Operator Description
Sort Sorts rows (may spill to disk if work_mem exceeded)
Hash Aggregate GROUP BY using hash table
Group Aggregate GROUP BY on pre-sorted input
Limit Stops after N rows
Materialize Caches subquery results in memory
Gather / Gather Merge Collects results from parallel workers

Connection Pooling

Why pool connections?

Each database connection consumes memory (5-10 MB in PostgreSQL). Without pooling:

  • Application creates a new connection per request (slow: TCP + TLS + auth)
  • Under load, connection count spikes past max_connections
  • Database OOM or connection refused errors

PgBouncer (PostgreSQL)

The standard external connection pooler for PostgreSQL.

Modes:

  • Session — connection assigned for entire client session (safest, least efficient)
  • Transaction — connection returned to pool after each transaction (recommended)
  • Statement — connection returned after each statement (cannot use transactions)
# pgbouncer.ini
[databases]
mydb = host=127.0.0.1 port=5432 dbname=mydb

[pgbouncer]
pool_mode = transaction
max_client_conn = 200
default_pool_size = 20
min_pool_size = 5
reserve_pool_size = 5
reserve_pool_timeout = 3
server_idle_timeout = 300

Sizing formula:

default_pool_size = num_cpu_cores * 2 + effective_spindle_count

For SSDs, start with num_cpu_cores * 2 (typically 4-16 connections is optimal).

ProxySQL (MySQL)

mysql_servers = ({ address="127.0.0.1", port=3306, hostgroup=0, max_connections=100 })
mysql_query_rules = ({ rule_id=1, match_pattern="^SELECT.*FOR UPDATE", destination_hostgroup=0 })

Application-Level Pooling

Most ORMs and drivers include built-in pooling:

Platform Pool Configuration
node-postgres new Pool({ max: 20, idleTimeoutMillis: 30000 })
SQLAlchemy create_engine(url, pool_size=20, max_overflow=5)
HikariCP (Java) maximumPoolSize=20, minimumIdle=5, idleTimeout=300000
Prisma connection_limit=20 in connection string

Pool Sizing Guidelines

Metric Guideline
Minimum Number of always-active background workers
Maximum 2-4x CPU cores for OLTP; lower for OLAP
Idle timeout 30-300 seconds (reclaim unused connections)
Connection timeout 3-10 seconds (fail fast under pressure)
Queue size 2-5x pool max (buffer bursts before rejecting)
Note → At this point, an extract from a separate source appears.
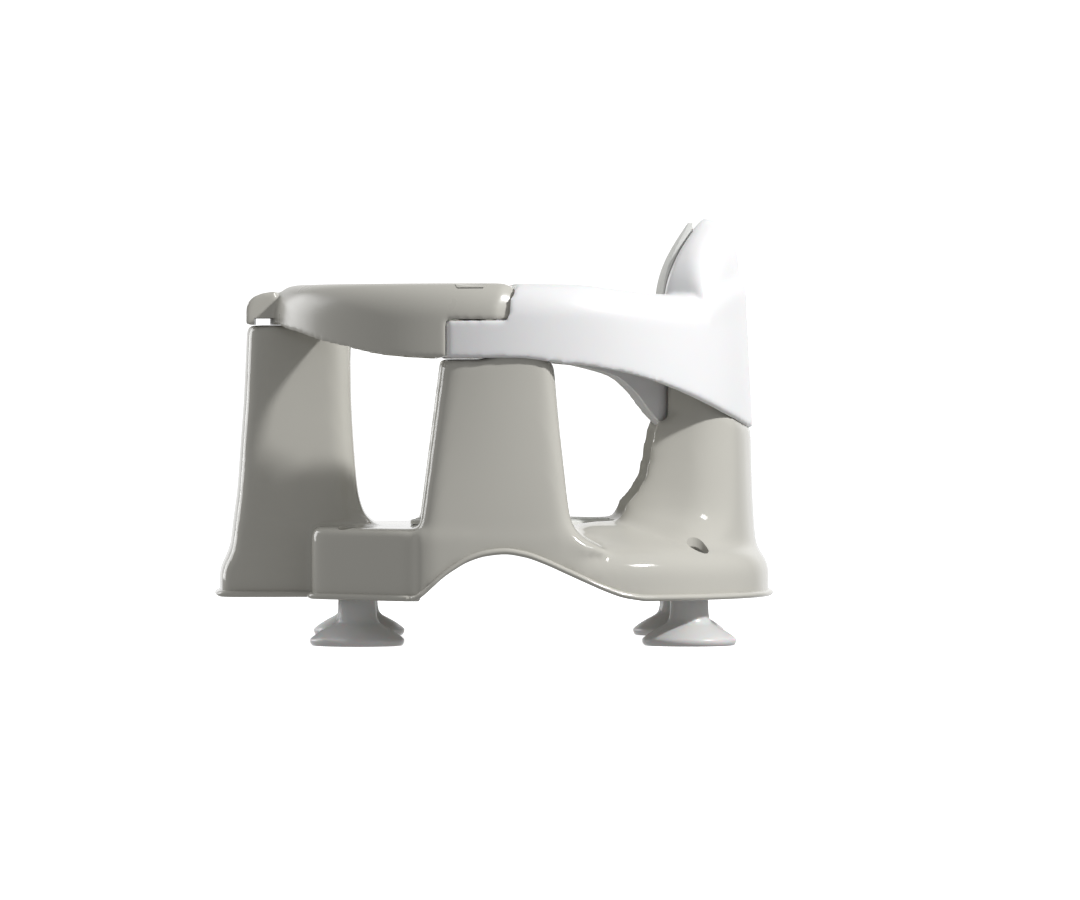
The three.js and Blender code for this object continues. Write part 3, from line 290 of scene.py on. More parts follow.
CUP_FLARE = [
    (29.3, 0.9), (29.9, 2.2), (30.0, 3.7), (29.5, 4.6), (27.9, 6.0), (25.2, 8.0), (22.2, 9.8), (19.4, 11.4),
    (16.8, 12.7), (14.9, 13.9), (13.6, 15.3), (12.9, 17.2), (12.4, 20.0), (12.2, 24.0), (12.1, 30.0),
]
CUP_HEAD = [(8.0, 0.0), (8.0, 1.6), (7.2, 3.2), (4.0, 7.6), (2.0, 8.5), (0.0, 8.5)]
VENT_RADIUS = 7.0
VENT_SHIFT = (5.0, 8.0)

# Mat and pad
MAT_RADIUS = 66.0
MAT_THICK = 3.0
MAT_EDGE = 1.2
MAT_EDGE_STEPS = 4
MAT_TURNS = 96
MAT_GAP = 0.3
MAT_MARGIN = 4.0
RIB_PITCH = 7.0
RIB_HEIGHT = 0.8
RIB_FOOT = 1.1
RIB_CREST = 0.6
RIB_LEAST_RADIUS = 5.0
PAD_THICK = 3.7
PAD_GAP = 0.3
PAD_HALF = 34.8
PAD_LOW = 165.0
PAD_SHOULDER = 222.0
PAD_RISE = 48.5
PAD_POWER = 1.8
PAD_ROOT = 0.6
PAD_THINNING = 0.6
PAD_THINNING_POWER = 8
PAD_ROUND = 1.5
PAD_ROUND_STEPS = 4
PAD_CROWN = 0.5
PAD_CROWN_SHARES = (0.9, 0.75, 0.55, 0.35, 0.2)
PAD_STEPS = 56

# Fineness of the smoothed mouldings
BASE_VOXEL = 2.3
BASE_ROUNDS = 7
HOLLOW_ROUNDS = 1
HOLLOW_SHARE = 0.25
RING_VOXEL = 1.4
RING_ROUNDS = 5


# Numbers
def mix(a, b, share):
    return a + (b - a) * share


def smooth_step(low, high, value):
    t = min(1.0, max(0.0, (value - low) / (high - low)))
    return t * t * (3 - 2 * t)


def share_at(table, place, column=1):
    """Smooth value of a table at a place, with no overshoot between its rows."""
    rows = [(row[0], row[column]) for row in table]
    if place <= rows[0][0]:
        return rows[0][1]
    if place >= rows[-1][0]:
        return rows[-1][1]
    i = max(k for k in range(len(rows) - 1) if rows[k][0] <= place)

    def slope(k):
        return (rows[k + 1][1] - rows[k][1]) / (rows[k + 1][0] - rows[k][0])

    def tangent(k):
        if k == 0 or k == len(rows) - 1:
            return slope(min(k, len(rows) - 2))
        a, b = slope(k - 1), slope(k)
        return 0.0 if a * b <= 0 else 2 * a * b / (a + b)

    span = rows[i + 1][0] - rows[i][0]
    t = (place - rows[i][0]) / span
    a, b = rows[i][1], rows[i + 1][1]
    m0, m1 = tangent(i) * span, tangent(i + 1) * span
    return (
        a * (2 * t**3 - 3 * t**2 + 1) + m0 * (t**3 - 2 * t**2 + t)
        + b * (3 * t**2 - 2 * t**3) + m1 * (t**3 - t**2)
    )


def from_rear(angle):
    """Degrees between a direction and straight back."""
    return abs((angle + 180) % 360 - 180)


def by_index(table):
    """The same rows, numbered from 0 to 1 in their first column."""
    last = len(table) - 1
    return [(i / last, *row) for i, row in enumerate(table)]


HEADREST_BACK_CURVE = by_index(HEADREST_BACK)
HEADREST_FRONT_CURVE = by_index(HEADREST_FRONT)
REAR_CROWN_CURVE = by_index(REAR_CROWN)
DECK_CROWN_CURVE = by_index(DECK_CROWN)
BOWL_CURVE = by_index(BOWL_SHARES)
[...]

Warning: More connections does not mean better performance. Beyond the optimal point (usually 20-50), contention on locks, CPU, and I/O causes throughput to decrease.


Statistics and Maintenance

PostgreSQL

-- Update statistics for the query planner
ANALYZE orders;
ANALYZE;  -- All tables

-- Check table bloat and dead tuples
SELECT relname, n_dead_tup, last_autovacuum, last_autoanalyze
FROM pg_stat_user_tables ORDER BY n_dead_tup DESC;

-- Identify unused indexes
SELECT indexrelname, idx_scan, pg_size_pretty(pg_relation_size(indexrelid)) AS size
FROM pg_stat_user_indexes
WHERE idx_scan = 0 AND indexrelname NOT LIKE '%pkey%'
ORDER BY pg_relation_size(indexrelid) DESC;

MySQL

-- Update statistics
ANALYZE TABLE orders;

-- Check index usage
SELECT * FROM sys.schema_unused_indexes;
SELECT * FROM sys.schema_redundant_indexes;

-- Identify long-running queries
SELECT * FROM information_schema.processlist WHERE time > 10;

Performance Checklist

Before deploying any query to production:

  1. Run EXPLAIN ANALYZE and verify no unexpected sequential scans
  2. Check that estimated rows are within 10x of actual rows
  3. Verify index usage on all WHERE, JOIN, and ORDER BY columns
  4. Ensure LIMIT is present for user-facing list queries
  5. Confirm parameterized queries (no string concatenation)
  6. Test with production-like data volume (not just 10 rows)
  7. Monitor query time in application metrics after deployment
  8. Set up slow query log alerting (> 100ms for OLTP, > 5s for reports)

Quick Reference: When to Use Which Index

Query Pattern Index Type
WHERE col = value B-tree or Hash
WHERE col > value B-tree
WHERE col LIKE 'prefix%' B-tree
WHERE col LIKE '%substring%' GIN (full-text) or trigram
WHERE jsonb_col @> '{...}' GIN
WHERE array_col && ARRAY[...] GIN
WHERE range_col && '[a,b]' GiST
WHERE ST_DWithin(geom, ...) GiST
WHERE col = value (append-only) BRIN
WHERE col = value AND status = 'active' Partial B-tree
SELECT a, b WHERE c = value Covering (INCLUDE)